The situation is threatening the longevity of marriage
By KENCHO WANGDI (BONZ)
Like most couple quarrels, it started innocently enough, amiable even, with laughter from both sides, laughter that suddenly froze and the words came out sharp and flat and stinging. And so it was that last Friday a friend of mine when asked by his wife about the dish she had prepared for dinner that night, replied:
“It’s good.” “Really?”, quizzed his wife. “Yes, really,” he said. “C’mon, I know you like a book, spit it out,” said the wife.
He couldn’t tell what gave it away but they had watched together that afternoon a Bhutanese movie starring Tandin Bidha, her favorite Bhutanese actress, on BBS TV, and she was in a good mood.
So he said, “The kewa datsi is a bit soupy, actually.” “What, but you always liked soupy kewa datsi?”, said the wife. “Yeah well, but not that soupy,” said the husband. “And cheesy,” he added.
Suddenly the straight line of his wife’s lips began to curve up. She rolled her eyes and shook her head.
He hated it whenever she asked him about something and not liking the response she rolled her eyes and shook her head. He gritted his teeth and stared into his bowl, stirring the cheesy sludge around with his spoon.
There was a silence, but then he raised the bowl to his lips and the silence was broken by the loud hydraulic sounds of the last of the kewa datsi soup going up his mouth and down his throat. He got a big kick out of that. The wife hated it when he did that.
“You are such a disgraceful spoilt brat, you know that,” she hissed. “Would you rather that I waste this precious potato soup, in these trying times no less?” he asked with edgy, mock interest.
His innards rumbled, and a bubble of gas shifted in his belly. He didn’t know if it was because of the cheesy soup or his wife, who was by now looking at him with an expression of one who is viewing a small and horrible animal, such as a horned toad. Or maybe it was a sign.
He knew that in just a few quick moments, they’d have gone from a seemingly absurd topic to a sudden thirteen-foot drop-off into the wild rapids of a vicious argument about their marriage. He wanted to go for a drive.
The coronavirus lockdown was not helping. Earlier that week, he had told me that the lockdown had inflamed the marital challenges that he and his wife already were enduring, by forcing them to live in close quarters for days on end. Each day deepened the awareness and deepened the gloom. Each day his wife was getting more and more annoyed with him than usual, and he with her.
The good news was that their fights had not, not yet, descended into the kind of sordid blowups he could hear through the walls of their apartment. The couple next door to his actually threw crockery at each other.
The last time he threw crockery at was the kitchen wall, after an especially mind-bending episode with his wife. The tea pan bounced right off the wall and landed smack on his nose leaving him bloody and with a hideously deformed nose for a week. He told me his wife cackled behind his back the whole time.

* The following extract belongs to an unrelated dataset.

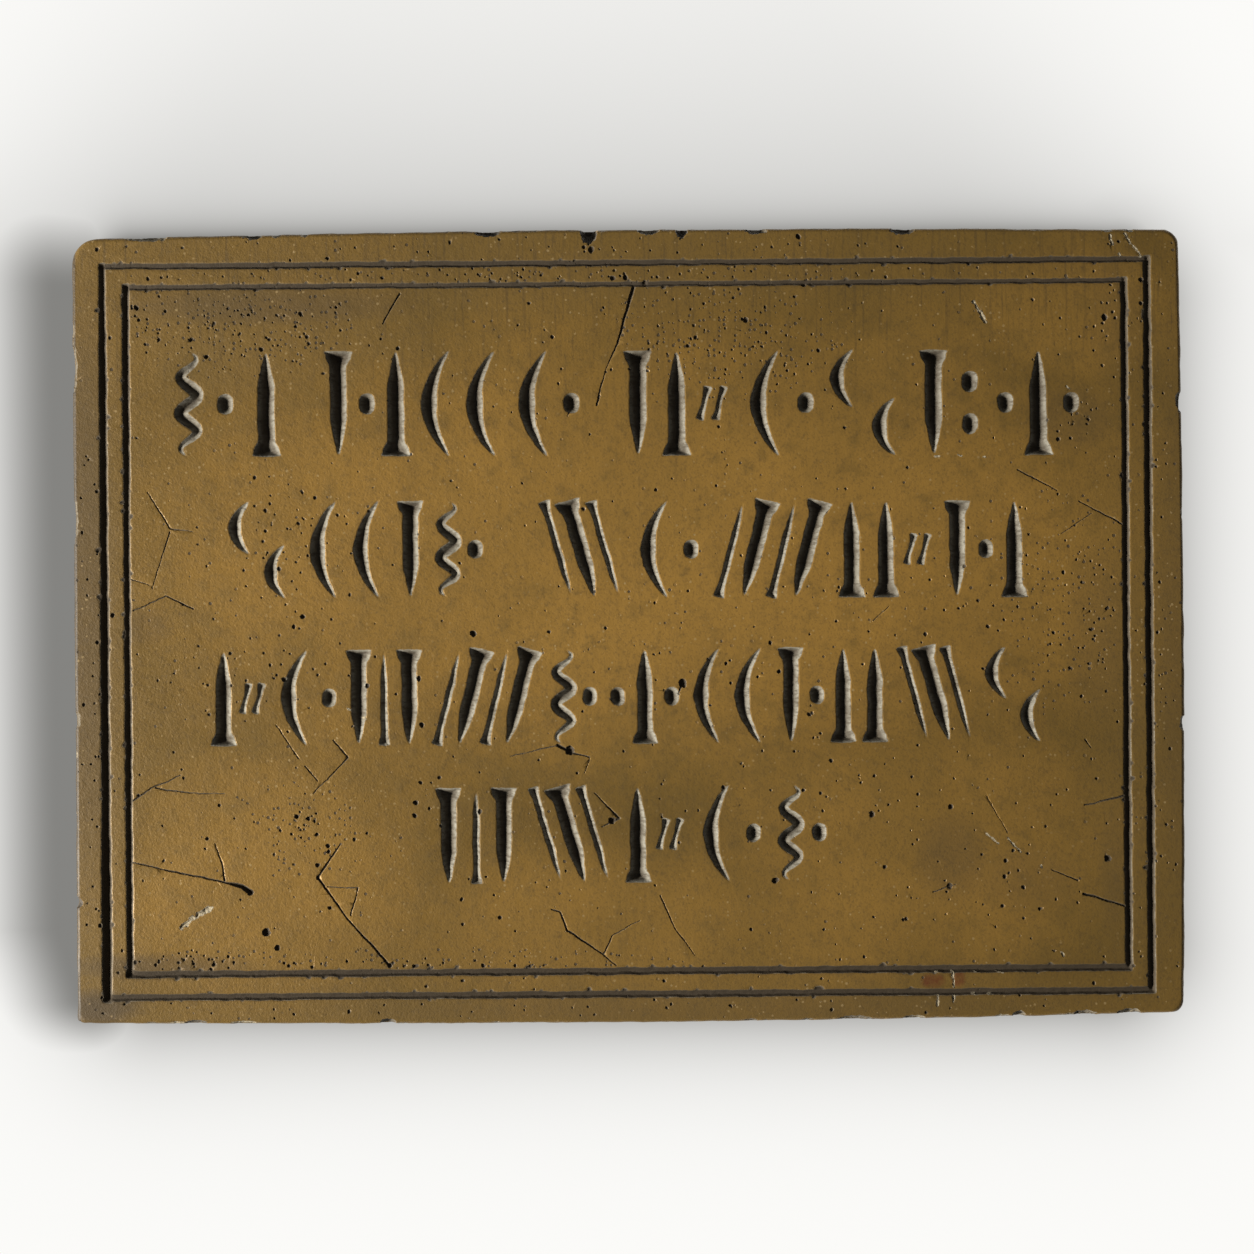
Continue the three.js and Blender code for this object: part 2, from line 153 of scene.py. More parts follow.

The trouble at first always seemed like a minor problem as frost on a windowpane. Another day, a touch of sun, and it would be gone. He was even inclined to laugh it off. Like the time when it was his turn to mop the house and when he had finished mopping the house down to a tee, the wife said the floor was still dirty and that he needed to do it all over again.
If there’s one mind-numbing issue facing a man and a woman who are married, it is dirt. Men and women do not feel the same way about dirt at all. Men and women don’t even see the dirt the same way. Women, for some strange hormonal reason, can see individual dirt molecules, whereas men tend not to notice them until they join together into clumps large enough for their naked eye to see. Her insistence on making other people find things where there were none and her failure to see the irony proved conclusively to him that she was a woman entirely without brains or humor. And that’s exactly what he told her that day. Needless to say, it ended up with her slamming the bedroom door with fiery disdain and him sleeping on the sitting room sofa.
The entire episode heaved into view on the cold ocean of his memory. He remembered how long ago he had carved their initials in a heart on an oak tree by a babbling brook. It seemed so very long ago. Suddenly he heard his wife speak. Her harsh tones rumbled ominously through the silent house like claps of distant thunder, yanking him back to the present.
“Don’t think I didn’t see you ogling at our young neighbor as if she was packed into her slacks like two big scoops of vanilla ice cream, OK, you shameless creature?” the wife snarled. She rose and shoved her chair back with a force that sent it clattering to the floor behind her.
Seldom one to back down or zip his mouth, he laughed loudly at that as she left the dining room with her plate. (As a friend, I always found that laughter of his annoying.) “What’s that got to do with your soupy kewa datsi?” He snorted after her.
He heard a loud crash in the kitchen. “You know what?” the wife said emerging from the kitchen, her face darkening in mountainous wrath. “I realized I cannot communicate with you about our relationship anymore than I can meaningfully play tennis with a donkey.”
“Says the woman who expects to be praised every time she cooks as if she has developed, right there in the kitchen, a cure for heart disease,” countered the husband.
He realized he was getting quite good at this.